Que como sociedade não conseguimos produzir novas personalidades com o carisma e a popularidade do antigo Lula. Muitos que votarão nele este ano estão a fazê-lo para arrancar Bolsonaro do poder, não porque estejam incondicionalmente comprometidos com Lula.
Lula, é claro, alimenta-se do passado. O Brasil teve um estatuto diferente sob Lula e foi visto positivamente em todo o mundo; desde então, a auto-confiança diminuiu. Nós somos nostálgicos e sentimos falta dos bons velhos tempos. Lula lembra as pessoas de como era naquela época: você podia ter orgulho do Brasil. Já não estamos mais orgulhosos do Brasil.
Mas Lula não é também culpado pela polarização? Os grandes escândalos de corrupção sob o seu governo enfureceram muita gente e levaram-nos para os braços de Bolsonaro, não?
Claro. Mas o problema da corrupção no Brasil é que ela é tratada de forma muito diferente. Havia corrupção sob Lula, há também corrupção sob Bolsonaro. Qual é a diferença entre eles agora? Quando o Partido dos Trabalhadores de Lula estava no poder, pelo menos foi investigado; já não é esse o caso hoje em dia.
Incêndios, desmatamento e corte ilegal de madeira: a situação na Amazônia rende inúmeras manchetes no estrangeiro. Qual é o seu peso na campanha eleitoral?

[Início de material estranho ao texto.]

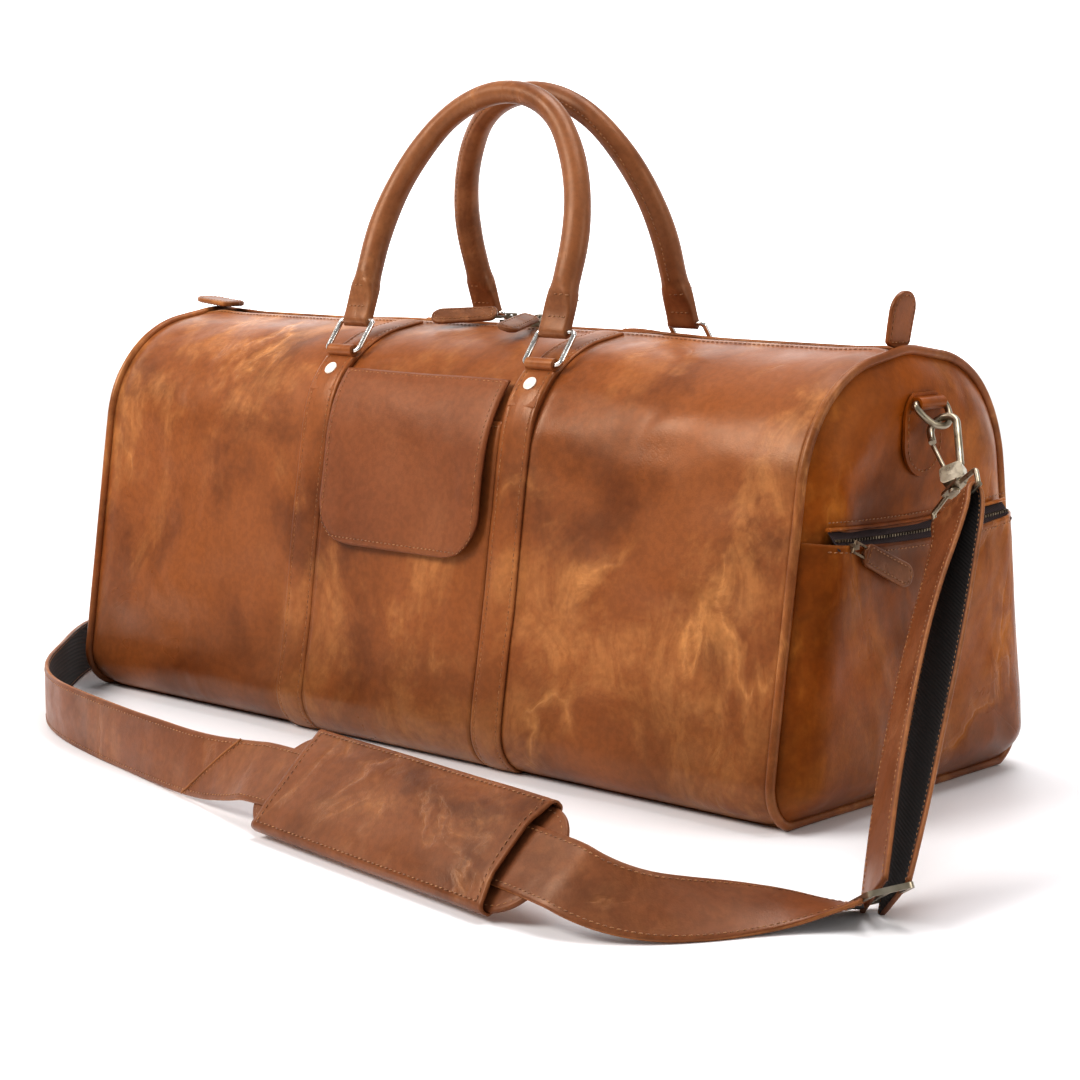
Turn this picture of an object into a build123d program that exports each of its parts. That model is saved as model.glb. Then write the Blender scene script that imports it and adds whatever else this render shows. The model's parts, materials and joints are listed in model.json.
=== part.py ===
from build123d import *
from math import cos, radians, sin, sqrt
import os

# Leather weekender bag.  Millimetres, +X along the bag, +Z up, +Y to the back.
# The origin is the centre of the flat bottom, on the surface the bag stands on.

# ---------------------------------------------------------------- driving dimensions
BODY_HALF = 302.0           # half length of the tube of leather between the end seams
BASE_HALF = 131.3           # side line of the section where it meets the base line
SHOULDER_HALF = 93.6        # side line of the section where it meets the top line
SHOULDER_Z = 252.2
RIDGE_Z = 267.0
BASE_RADIUS = 27.0
SHOULDER_RADIUS = 80.0
RIDGE_RADIUS = 60.0
LEATHER = 1.8
GAP = 0.4                   # usual clearance between separate layers

ZIP_SLOT_HALF = 9.0         # half width of the top opening that the zip closes
ZIP_HALF_LENGTH = 284.0
BASE_SEAM_HALF = 106.0
BAND_X = 89.0               # the two vertical straps, also the handle feet
BAND_WIDTH = 25.0
BAND_THICK = 2.0

END_BULGE_X = 316.0         # outer face of the end panels
END_RIM_X = 304.0
POCKET_FACE_X = 324.0       # outer face of the right end pocket
POCKET_TOP_Z = 158.0
POCKET_SLOT_X = 319.2       # line of the end pocket's zip

SHOULDER_CENTRE = (-23.2, 182.3)   # centre of the front shoulder arc (y, z)
RING_PIVOT_OFFSET = 6.2
RING_PIVOT_ANGLE = 51.3
RING_WIDTH = 29.5           # wire centre to wire centre
RING_HEIGHT = 24.0
RING_WIRE = 3.5
RING_LEAN = (0.6, 0.8)      # from the lower to the upper bar of a front ring (y, z)
LOOP_BORE = 1.85            # leather loop around a ring's bar
HANDLE_LEAN = (0.327, 0.945)
HANDLE_RADIUS = 9.5
HANDLE_START = 16.0
HANDLE_STRAIGHT = 45.0
HANDLE_SIDE_RADIUS = 133.0
HANDLE_SIDE_TURN = 40.0
HANDLE_TOP_RADIUS = 74.2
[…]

Um de menor importância. Se você não vive na Amazônia, a questão dificilmente o afeta na vida quotidiana. Os jovens estão sim mais preocupados com a sustentabilidade e a proteção ambiental, mas os problemas em todo o país são muito grandes. As incertezas econômicas tornam a vida difícil – e a Amazônia distante da vida quotidiana da maioria das pessoas.

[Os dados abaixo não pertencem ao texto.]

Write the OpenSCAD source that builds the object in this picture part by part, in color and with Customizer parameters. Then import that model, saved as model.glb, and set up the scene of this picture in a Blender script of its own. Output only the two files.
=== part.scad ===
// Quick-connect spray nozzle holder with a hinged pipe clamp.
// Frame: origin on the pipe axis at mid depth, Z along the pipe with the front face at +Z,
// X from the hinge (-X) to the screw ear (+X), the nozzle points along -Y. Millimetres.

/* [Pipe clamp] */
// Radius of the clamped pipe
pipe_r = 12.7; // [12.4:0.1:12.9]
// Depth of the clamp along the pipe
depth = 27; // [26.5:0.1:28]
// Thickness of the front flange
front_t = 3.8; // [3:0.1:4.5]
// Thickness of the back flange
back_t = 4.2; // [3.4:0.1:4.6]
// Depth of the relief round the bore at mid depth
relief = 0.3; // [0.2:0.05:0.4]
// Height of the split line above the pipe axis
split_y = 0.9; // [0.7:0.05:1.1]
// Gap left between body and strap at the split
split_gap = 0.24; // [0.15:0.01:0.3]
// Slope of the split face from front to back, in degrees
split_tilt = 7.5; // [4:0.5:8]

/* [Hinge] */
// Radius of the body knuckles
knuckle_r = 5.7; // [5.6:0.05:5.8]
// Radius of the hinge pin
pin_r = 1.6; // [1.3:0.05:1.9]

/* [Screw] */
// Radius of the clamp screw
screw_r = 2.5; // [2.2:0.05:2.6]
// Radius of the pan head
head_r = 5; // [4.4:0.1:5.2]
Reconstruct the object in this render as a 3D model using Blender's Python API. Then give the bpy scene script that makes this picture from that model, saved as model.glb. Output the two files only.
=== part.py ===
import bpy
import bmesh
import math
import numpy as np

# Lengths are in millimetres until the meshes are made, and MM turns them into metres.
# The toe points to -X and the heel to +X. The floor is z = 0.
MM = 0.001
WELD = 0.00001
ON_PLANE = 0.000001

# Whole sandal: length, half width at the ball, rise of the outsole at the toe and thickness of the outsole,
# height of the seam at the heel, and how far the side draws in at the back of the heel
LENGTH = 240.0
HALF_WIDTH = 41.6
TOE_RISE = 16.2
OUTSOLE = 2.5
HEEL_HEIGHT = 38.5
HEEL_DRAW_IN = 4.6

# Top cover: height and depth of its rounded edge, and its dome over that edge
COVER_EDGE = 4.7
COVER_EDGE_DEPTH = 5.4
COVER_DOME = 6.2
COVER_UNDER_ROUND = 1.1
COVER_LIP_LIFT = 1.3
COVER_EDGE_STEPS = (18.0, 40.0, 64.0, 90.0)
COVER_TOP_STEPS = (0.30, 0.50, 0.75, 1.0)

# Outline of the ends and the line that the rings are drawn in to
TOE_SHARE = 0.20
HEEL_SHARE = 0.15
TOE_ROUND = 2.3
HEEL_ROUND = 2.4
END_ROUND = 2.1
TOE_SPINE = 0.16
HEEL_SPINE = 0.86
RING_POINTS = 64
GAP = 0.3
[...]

O que o actual governo não compreende é a importância internacional da Amazônia: 80% dela está no Brasil, mas o que lá acontece afeta o mundo inteiro. Isso é um problema geral: o Partido dos Trabalhadores quando no poder foi bastante metódico, lançou grandes projetos sociais e tinha objetivos de longo prazo para o país. Você pode ou não concordar com isso, mas pelo menos eles tinham uma visão. Este já não é o caso sob Bolonaro – já não há estratégia, já não há objetivos claros, exceto um regresso às condições como eram antes.
Você faz pesquisa sobre o investimento de impacto. Como é que essa disciplina se apresenta no Brasil?
O investimento de impacto refere-se a investimentos que visam não só retornos financeiros, mas também um impacto social ou ambiental positivo. Nos últimos anos, este tipo de investimento ético tem crescido fortemente, também no Brasil. É muito interessante ver como os impulsos de desenvolvimento são desencadeados com abordagens capitalistas clássicas. E isso mesmo num país que é propenso a crises como o Brasil.
De acordo com as estimativas, a Suíça desempenha um papel preponderante neste contexto, um terço de todos estes investimentos em todo o mundo são geridos a partir daqui. Espero que os investimentos suíços no Brasil aumentem no futuro, porque o país continua a ser atrativo neste aspecto, apesar de todos os problemas.